• [Goal]
Which lines hold the word "frame"? Copy each of them.

• [Extracted material]
# # # # #

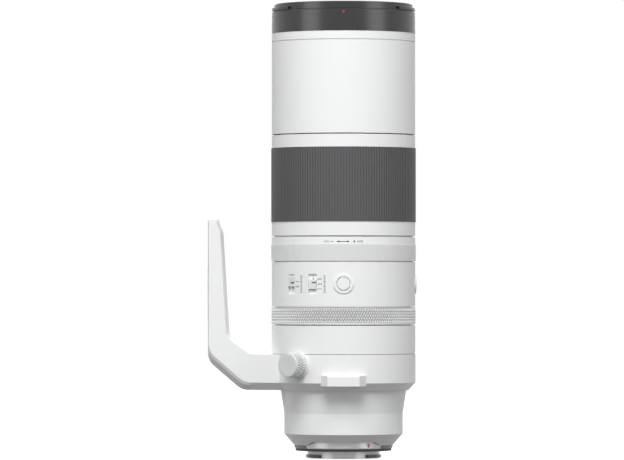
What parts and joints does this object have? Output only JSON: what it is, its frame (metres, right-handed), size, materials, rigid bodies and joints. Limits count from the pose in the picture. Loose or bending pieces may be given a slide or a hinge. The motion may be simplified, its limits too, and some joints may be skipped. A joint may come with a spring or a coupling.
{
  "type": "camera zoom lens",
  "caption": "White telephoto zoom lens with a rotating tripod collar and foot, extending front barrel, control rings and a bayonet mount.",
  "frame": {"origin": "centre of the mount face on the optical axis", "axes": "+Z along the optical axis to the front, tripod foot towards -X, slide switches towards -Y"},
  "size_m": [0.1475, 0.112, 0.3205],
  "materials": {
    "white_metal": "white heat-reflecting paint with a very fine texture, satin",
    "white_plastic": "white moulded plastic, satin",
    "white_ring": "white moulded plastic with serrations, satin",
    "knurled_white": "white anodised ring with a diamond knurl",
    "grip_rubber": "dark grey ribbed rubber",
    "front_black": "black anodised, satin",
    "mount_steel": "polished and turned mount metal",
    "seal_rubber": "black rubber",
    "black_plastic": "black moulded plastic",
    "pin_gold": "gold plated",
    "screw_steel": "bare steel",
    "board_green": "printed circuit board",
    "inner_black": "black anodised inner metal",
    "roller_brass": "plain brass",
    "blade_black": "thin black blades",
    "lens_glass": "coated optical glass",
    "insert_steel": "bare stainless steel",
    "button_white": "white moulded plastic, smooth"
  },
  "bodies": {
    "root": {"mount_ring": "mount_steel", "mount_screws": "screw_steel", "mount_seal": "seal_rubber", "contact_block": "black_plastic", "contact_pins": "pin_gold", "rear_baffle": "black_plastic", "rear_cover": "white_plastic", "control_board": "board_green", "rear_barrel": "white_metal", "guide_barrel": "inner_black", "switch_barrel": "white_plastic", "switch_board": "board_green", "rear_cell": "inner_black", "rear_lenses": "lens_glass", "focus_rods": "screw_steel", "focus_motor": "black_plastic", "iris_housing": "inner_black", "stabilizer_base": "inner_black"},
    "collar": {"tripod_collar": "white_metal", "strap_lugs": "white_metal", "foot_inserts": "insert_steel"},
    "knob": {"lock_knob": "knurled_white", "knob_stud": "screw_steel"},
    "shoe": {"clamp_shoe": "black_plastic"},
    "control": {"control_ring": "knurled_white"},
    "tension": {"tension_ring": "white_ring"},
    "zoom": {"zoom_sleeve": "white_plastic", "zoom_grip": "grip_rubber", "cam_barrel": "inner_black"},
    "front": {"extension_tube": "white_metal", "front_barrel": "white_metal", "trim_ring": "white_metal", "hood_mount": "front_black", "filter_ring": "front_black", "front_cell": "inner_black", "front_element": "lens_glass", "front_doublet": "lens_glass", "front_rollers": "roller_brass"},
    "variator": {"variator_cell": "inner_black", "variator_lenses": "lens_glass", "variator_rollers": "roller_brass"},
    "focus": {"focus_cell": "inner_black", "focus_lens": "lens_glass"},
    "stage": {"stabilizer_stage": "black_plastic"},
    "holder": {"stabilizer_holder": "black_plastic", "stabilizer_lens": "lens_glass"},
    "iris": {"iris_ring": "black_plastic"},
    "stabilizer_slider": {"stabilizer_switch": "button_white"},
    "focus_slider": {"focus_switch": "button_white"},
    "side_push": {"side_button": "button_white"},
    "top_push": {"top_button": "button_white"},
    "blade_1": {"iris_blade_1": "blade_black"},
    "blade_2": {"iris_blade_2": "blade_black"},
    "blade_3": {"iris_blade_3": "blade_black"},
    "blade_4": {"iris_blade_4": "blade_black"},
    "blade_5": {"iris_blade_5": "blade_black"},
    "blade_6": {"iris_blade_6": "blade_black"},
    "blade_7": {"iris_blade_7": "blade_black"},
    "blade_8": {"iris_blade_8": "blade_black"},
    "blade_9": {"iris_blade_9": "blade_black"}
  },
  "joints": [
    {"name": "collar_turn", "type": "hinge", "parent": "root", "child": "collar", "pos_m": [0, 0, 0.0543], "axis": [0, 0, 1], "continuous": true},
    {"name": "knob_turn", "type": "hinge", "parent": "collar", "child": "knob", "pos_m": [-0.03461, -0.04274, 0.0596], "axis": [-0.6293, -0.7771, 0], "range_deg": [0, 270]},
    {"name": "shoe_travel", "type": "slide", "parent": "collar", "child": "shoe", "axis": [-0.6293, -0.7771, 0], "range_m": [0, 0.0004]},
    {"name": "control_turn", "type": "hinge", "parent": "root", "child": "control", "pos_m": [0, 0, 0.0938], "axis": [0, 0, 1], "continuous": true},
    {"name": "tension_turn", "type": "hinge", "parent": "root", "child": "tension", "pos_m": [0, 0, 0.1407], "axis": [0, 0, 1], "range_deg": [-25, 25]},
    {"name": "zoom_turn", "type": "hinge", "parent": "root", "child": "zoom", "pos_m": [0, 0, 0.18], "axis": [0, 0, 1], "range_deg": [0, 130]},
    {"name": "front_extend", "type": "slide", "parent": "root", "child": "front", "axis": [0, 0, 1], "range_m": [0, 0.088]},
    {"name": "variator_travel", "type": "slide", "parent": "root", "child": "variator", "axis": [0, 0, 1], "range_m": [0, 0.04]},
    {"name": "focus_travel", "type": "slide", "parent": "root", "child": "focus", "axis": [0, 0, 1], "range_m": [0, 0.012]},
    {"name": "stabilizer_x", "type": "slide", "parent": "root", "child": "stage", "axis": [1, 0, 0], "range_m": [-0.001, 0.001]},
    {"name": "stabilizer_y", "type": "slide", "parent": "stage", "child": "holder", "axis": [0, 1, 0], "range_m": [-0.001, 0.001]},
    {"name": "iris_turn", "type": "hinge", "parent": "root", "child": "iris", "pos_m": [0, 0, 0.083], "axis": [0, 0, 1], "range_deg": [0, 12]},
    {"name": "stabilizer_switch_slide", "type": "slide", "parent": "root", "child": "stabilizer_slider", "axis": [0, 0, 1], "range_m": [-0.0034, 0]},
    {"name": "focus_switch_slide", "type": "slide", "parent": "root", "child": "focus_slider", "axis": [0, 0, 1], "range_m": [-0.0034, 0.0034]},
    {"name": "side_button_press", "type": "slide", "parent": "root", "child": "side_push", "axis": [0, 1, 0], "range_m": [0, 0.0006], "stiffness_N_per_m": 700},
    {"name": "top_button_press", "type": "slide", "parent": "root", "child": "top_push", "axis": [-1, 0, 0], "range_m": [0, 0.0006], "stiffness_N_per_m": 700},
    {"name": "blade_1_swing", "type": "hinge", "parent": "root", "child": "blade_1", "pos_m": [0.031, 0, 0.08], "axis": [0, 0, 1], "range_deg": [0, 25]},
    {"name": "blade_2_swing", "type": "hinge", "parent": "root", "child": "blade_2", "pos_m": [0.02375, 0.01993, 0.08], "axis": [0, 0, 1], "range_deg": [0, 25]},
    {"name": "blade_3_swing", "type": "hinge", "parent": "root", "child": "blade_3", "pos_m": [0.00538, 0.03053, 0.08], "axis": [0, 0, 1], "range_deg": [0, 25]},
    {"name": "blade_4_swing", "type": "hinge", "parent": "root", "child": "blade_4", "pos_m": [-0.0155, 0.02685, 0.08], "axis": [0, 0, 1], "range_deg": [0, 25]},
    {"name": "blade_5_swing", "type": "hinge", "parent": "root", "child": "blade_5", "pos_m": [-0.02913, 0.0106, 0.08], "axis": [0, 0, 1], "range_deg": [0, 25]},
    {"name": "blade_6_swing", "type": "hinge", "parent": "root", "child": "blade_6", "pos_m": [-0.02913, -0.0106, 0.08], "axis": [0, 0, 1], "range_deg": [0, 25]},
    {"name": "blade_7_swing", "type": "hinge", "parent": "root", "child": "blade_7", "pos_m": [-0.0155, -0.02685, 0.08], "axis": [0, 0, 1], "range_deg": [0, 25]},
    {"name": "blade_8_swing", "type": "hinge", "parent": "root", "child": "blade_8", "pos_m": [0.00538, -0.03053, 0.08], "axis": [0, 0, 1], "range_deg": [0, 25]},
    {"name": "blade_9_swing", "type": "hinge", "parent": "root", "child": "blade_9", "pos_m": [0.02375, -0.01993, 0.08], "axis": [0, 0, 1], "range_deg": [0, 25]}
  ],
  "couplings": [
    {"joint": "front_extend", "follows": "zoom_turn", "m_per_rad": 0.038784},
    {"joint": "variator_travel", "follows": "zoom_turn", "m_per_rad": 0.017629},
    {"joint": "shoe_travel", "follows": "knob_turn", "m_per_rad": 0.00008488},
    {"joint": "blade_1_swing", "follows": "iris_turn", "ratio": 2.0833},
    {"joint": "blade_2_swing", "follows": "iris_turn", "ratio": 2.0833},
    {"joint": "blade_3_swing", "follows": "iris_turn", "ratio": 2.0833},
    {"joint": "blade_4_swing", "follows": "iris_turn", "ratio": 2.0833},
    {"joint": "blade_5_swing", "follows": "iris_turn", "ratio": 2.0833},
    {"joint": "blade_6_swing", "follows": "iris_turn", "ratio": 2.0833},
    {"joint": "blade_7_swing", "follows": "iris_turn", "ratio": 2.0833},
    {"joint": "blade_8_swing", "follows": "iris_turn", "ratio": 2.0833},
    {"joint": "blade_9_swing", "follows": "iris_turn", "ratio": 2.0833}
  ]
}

# # # # #

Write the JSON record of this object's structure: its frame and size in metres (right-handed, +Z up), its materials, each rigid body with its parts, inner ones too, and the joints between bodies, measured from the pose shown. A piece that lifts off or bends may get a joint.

# # # # #

• [The completed task]
What parts and joints does this object have? Output only JSON: what it is, its frame (metres, right-handed), size, materials, rigid bodies and joints. Limits count from the pose in the picture. Loose or bending pieces may be given a slide or a hinge. The motion may be simplified, its limits too, and some joints may be skipped. A joint may come with a spring or a coupling.
  "frame": {"origin": "centre of the mount face on the optical axis", "axes": "+Z along the optical axis to the front, tripod foot towards -X, slide switches towards -Y"},
Write the JSON record of this object's structure: its frame and size in metres (right-handed, +Z up), its materials, each rigid body with its parts, inner ones too, and the joints between bodies, measured from the pose shown. A piece that lifts off or bends may get a joint.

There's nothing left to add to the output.